On Tue, Oct 16, 2001 at 10:51:47AM -0500, Blunier, Mark wrote:
> One of my hard drives is giving I/O errors when updatedb runs. The errors
> are
> generated when the same files are accessed. If the drive was reformatted,
> could the bad areas on the drive be skipped? Can I repartition the drive to
> skip the
> bad parts? Would a journalling file system work around the problem
> areas? Or should I just replace the drive?
I've partitioned a drive around a bad area before, but that was for use in
my car and I didn't care what happened to the data, as it was just some
copies of mp3s that I had archived at home (and the few binaries needed to
boot 'n run, which were also backed up).
The file system won't work around the bad areas, AFAIK, because it doesn't
have to worry about that sort of thing. If the read is failing because of
hardware problems, then the hardware has to work around it.

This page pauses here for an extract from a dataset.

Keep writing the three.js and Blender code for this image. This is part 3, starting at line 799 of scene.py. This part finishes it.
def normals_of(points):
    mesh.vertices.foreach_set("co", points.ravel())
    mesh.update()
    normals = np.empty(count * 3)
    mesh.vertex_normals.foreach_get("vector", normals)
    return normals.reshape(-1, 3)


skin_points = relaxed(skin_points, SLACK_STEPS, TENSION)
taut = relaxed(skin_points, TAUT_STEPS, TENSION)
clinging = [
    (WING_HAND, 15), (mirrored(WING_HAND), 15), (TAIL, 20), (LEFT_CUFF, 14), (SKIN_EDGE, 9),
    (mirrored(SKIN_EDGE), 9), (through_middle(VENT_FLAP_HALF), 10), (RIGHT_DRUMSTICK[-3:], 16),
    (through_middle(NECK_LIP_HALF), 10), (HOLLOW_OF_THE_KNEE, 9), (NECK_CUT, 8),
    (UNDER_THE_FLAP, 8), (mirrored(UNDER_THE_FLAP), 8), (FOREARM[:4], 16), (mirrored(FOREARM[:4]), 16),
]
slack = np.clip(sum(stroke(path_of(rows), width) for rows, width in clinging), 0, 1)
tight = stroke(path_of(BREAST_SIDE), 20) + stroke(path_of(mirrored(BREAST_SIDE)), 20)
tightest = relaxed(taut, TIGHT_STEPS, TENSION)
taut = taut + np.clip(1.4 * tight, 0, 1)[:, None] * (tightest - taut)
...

While a
journaling FS prolly has a greater chance of being able to recover and attempt
the write again, it makes the same high-level call to the disk driver that
any other FS would make in the end and is subject to the same error correction
and compensation capabilities of the hard drive.
Personally, I'd try reformatting the drive to see if the file system is at
fault. Do a "dd if=/dev/zero of=/dev/questionabledrive" (after backing up
the data, obviously) and see if the thing can be written to. Then, do a
"dd if=/dev/questionabledrive of=/dev/null" to see if you can read from the
whole drive. If both of those work, then you can prolly just reformat and
go on living a happy life. If one/both fails, then you've gotta decide how
much you want to risk that the bad area will keep getting bigger and bigger.